## Task statement
Set down the lines from the one containing "function backwards(points) = [for" to the one containing "return math.sin(math.radians(angle))", both lines included, exactly as they stand and with no other lines.

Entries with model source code
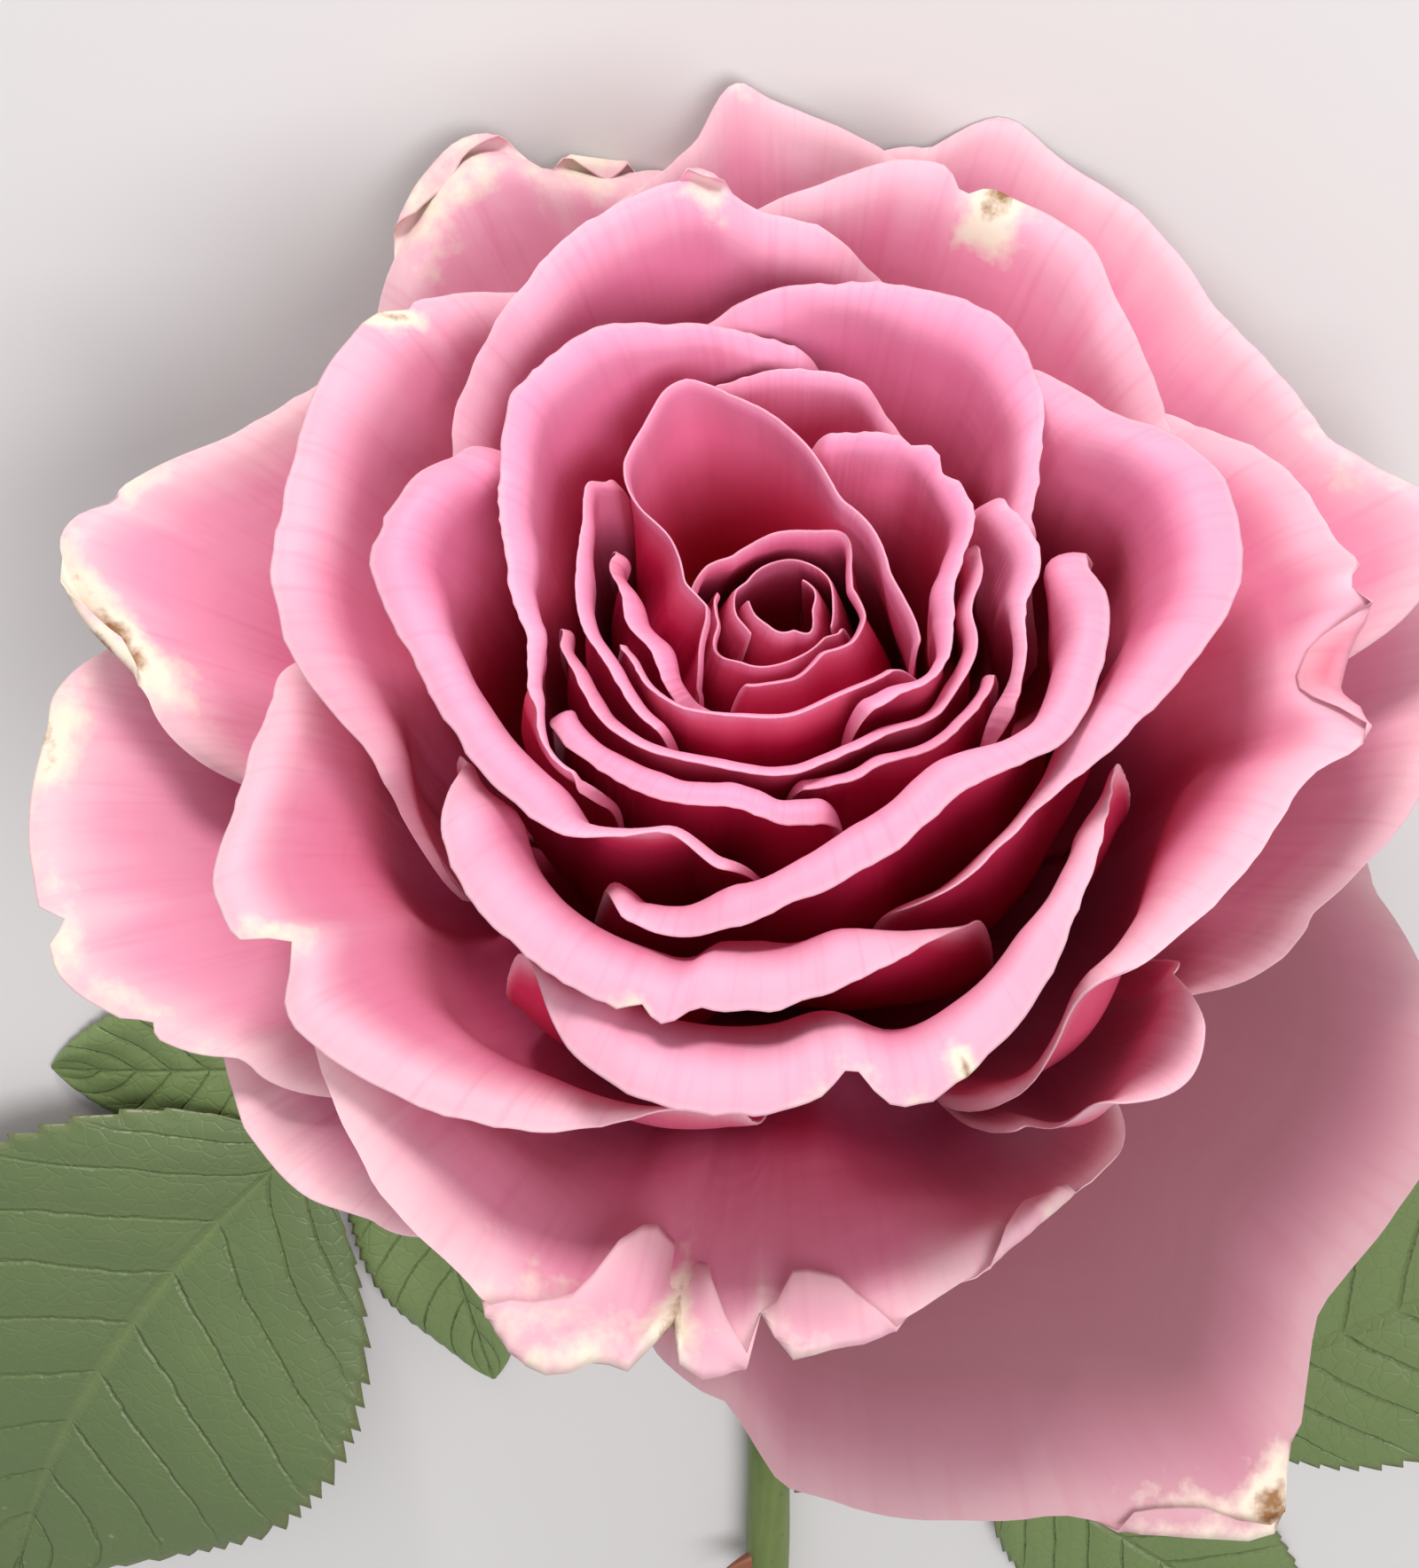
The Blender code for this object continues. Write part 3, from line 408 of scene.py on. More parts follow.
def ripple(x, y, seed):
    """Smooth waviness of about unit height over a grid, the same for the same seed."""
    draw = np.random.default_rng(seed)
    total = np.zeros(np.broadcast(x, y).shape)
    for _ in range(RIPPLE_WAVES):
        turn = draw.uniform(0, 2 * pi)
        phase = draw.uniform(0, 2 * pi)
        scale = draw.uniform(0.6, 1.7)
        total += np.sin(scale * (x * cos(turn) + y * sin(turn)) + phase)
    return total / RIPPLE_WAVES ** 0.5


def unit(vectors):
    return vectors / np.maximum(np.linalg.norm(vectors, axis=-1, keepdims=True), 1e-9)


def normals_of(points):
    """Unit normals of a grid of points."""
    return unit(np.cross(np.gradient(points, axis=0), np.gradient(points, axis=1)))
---
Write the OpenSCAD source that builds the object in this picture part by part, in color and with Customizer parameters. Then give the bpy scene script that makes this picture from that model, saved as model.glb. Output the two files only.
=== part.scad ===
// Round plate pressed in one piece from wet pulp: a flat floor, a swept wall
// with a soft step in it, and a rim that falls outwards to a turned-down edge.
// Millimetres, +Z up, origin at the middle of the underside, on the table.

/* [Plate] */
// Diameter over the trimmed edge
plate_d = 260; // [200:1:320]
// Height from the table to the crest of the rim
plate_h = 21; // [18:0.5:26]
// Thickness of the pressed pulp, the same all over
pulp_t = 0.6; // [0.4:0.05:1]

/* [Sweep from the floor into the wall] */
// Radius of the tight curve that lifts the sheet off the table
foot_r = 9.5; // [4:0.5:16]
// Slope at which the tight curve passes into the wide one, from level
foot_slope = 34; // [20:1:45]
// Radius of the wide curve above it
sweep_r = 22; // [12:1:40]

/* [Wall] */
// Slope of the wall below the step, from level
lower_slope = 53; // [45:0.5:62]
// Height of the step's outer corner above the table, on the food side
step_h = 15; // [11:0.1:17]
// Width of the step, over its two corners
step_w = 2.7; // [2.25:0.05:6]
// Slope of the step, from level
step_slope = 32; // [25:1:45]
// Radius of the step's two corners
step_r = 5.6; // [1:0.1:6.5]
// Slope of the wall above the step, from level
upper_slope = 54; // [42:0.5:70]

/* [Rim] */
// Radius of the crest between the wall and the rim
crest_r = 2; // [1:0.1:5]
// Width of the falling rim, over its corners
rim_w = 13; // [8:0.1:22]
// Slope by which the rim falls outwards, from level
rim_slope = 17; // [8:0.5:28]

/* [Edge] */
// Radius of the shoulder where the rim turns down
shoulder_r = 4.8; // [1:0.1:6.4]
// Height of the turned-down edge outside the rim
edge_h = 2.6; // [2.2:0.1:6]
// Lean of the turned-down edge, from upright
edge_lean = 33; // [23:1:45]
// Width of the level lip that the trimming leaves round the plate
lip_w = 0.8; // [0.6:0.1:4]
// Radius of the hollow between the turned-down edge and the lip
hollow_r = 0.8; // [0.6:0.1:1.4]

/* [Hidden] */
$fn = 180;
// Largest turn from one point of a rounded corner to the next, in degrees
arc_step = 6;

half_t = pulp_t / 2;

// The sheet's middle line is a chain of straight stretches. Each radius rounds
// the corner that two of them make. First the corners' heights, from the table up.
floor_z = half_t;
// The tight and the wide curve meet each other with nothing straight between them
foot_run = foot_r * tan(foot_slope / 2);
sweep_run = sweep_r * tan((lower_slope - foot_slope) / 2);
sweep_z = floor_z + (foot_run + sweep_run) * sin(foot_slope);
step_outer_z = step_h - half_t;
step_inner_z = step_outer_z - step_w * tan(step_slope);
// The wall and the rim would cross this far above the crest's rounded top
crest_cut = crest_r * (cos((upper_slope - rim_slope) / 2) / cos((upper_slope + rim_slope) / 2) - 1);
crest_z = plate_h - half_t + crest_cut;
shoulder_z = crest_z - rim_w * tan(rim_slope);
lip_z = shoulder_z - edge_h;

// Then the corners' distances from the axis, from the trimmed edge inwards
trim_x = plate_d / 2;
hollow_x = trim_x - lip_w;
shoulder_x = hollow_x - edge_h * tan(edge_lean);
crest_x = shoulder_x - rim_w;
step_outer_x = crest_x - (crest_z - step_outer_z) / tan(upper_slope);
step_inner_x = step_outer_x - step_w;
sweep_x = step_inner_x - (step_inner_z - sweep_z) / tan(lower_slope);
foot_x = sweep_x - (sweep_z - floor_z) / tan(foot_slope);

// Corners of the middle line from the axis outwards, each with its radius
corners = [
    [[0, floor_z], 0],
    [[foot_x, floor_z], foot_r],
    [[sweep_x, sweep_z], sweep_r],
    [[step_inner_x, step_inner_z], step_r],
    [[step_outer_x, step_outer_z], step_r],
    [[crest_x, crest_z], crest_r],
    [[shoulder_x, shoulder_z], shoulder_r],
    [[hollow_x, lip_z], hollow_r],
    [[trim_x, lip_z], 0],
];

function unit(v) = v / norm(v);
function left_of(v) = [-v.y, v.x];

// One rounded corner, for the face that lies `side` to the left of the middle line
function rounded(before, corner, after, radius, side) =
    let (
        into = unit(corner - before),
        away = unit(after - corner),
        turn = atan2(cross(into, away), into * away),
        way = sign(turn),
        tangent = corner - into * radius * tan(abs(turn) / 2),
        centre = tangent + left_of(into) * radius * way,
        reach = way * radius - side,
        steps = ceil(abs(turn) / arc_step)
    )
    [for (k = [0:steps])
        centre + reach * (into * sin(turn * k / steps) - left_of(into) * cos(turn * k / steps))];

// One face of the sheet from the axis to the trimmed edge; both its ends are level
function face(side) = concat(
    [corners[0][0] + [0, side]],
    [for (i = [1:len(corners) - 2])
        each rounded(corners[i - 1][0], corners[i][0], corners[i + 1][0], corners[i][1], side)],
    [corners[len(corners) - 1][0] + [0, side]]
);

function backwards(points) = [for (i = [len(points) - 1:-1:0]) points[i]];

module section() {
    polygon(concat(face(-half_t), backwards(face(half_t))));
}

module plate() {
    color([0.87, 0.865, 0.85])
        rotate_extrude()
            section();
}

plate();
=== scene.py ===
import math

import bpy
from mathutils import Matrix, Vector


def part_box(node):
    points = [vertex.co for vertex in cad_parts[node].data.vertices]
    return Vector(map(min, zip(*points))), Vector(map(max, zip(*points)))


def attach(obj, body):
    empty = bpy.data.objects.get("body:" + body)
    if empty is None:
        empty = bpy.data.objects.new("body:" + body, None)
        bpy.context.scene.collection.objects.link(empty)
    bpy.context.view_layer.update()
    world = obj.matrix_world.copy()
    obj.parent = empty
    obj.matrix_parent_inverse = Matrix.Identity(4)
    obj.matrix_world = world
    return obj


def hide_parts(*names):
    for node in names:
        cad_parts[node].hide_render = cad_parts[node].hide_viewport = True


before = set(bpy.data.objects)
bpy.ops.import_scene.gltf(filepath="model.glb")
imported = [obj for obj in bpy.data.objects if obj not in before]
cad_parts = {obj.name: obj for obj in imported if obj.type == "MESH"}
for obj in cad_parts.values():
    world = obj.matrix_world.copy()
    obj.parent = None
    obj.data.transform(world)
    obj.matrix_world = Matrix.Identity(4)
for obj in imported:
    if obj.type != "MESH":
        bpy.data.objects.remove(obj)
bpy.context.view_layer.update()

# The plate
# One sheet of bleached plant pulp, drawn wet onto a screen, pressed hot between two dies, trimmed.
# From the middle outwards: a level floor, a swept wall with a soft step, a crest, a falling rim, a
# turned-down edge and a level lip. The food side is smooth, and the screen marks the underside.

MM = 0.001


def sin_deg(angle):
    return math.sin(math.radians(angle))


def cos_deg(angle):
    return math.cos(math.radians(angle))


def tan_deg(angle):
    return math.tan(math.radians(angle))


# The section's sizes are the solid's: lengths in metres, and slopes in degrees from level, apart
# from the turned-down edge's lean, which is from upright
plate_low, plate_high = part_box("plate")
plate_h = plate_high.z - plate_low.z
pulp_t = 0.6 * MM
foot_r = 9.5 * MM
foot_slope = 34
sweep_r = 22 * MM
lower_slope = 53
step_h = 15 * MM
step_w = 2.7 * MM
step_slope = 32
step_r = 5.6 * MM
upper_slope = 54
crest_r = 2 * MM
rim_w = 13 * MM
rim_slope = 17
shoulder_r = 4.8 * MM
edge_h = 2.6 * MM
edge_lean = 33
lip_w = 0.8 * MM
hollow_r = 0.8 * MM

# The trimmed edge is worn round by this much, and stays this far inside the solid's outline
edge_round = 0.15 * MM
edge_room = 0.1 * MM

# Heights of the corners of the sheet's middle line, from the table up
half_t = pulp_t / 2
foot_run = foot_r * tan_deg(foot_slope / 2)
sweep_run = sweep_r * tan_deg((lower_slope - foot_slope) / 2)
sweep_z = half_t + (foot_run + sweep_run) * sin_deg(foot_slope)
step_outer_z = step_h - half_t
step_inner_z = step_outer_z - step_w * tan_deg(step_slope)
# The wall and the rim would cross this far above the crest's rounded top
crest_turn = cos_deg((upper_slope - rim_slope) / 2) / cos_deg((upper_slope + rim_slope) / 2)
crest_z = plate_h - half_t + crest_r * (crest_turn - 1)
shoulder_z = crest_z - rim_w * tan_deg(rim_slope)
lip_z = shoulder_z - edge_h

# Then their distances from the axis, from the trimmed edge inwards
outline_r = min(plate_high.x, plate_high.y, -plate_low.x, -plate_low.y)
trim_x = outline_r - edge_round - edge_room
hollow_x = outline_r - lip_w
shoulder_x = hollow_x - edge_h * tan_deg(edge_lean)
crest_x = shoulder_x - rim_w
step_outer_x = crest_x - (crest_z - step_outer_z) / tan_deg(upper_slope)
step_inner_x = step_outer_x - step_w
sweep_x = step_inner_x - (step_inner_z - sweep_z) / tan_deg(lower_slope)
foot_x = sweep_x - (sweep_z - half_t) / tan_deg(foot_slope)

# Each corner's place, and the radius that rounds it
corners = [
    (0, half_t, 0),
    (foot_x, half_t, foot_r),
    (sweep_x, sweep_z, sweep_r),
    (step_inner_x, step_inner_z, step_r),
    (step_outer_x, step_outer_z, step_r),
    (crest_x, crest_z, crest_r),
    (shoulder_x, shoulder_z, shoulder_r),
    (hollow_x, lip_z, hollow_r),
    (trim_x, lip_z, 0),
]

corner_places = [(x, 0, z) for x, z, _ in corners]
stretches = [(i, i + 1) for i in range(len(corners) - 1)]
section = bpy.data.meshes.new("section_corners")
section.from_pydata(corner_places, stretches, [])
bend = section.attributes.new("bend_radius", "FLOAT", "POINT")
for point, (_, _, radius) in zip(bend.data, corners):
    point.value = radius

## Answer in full
function backwards(points) = [for (i = [len(points) - 1:-1:0]) points[i]];

module section() {
    polygon(concat(face(-half_t), backwards(face(half_t))));
}

module plate() {
    color([0.87, 0.865, 0.85])
        rotate_extrude()
            section();
}

plate();
=== scene.py ===
import math

import bpy
from mathutils import Matrix, Vector


def part_box(node):
    points = [vertex.co for vertex in cad_parts[node].data.vertices]
    return Vector(map(min, zip(*points))), Vector(map(max, zip(*points)))


def attach(obj, body):
    empty = bpy.data.objects.get("body:" + body)
    if empty is None:
        empty = bpy.data.objects.new("body:" + body, None)
        bpy.context.scene.collection.objects.link(empty)
    bpy.context.view_layer.update()
    world = obj.matrix_world.copy()
    obj.parent = empty
    obj.matrix_parent_inverse = Matrix.Identity(4)
    obj.matrix_world = world
    return obj


def hide_parts(*names):
    for node in names:
        cad_parts[node].hide_render = cad_parts[node].hide_viewport = True


before = set(bpy.data.objects)
bpy.ops.import_scene.gltf(filepath="model.glb")
imported = [obj for obj in bpy.data.objects if obj not in before]
cad_parts = {obj.name: obj for obj in imported if obj.type == "MESH"}
for obj in cad_parts.values():
    world = obj.matrix_world.copy()
    obj.parent = None
    obj.data.transform(world)
    obj.matrix_world = Matrix.Identity(4)
for obj in imported:
    if obj.type != "MESH":
        bpy.data.objects.remove(obj)
bpy.context.view_layer.update()

# The plate
# One sheet of bleached plant pulp, drawn wet onto a screen, pressed hot between two dies, trimmed.
# From the middle outwards: a level floor, a swept wall with a soft step, a crest, a falling rim, a
# turned-down edge and a level lip. The food side is smooth, and the screen marks the underside.

MM = 0.001


def sin_deg(angle):
    return math.sin(math.radians(angle))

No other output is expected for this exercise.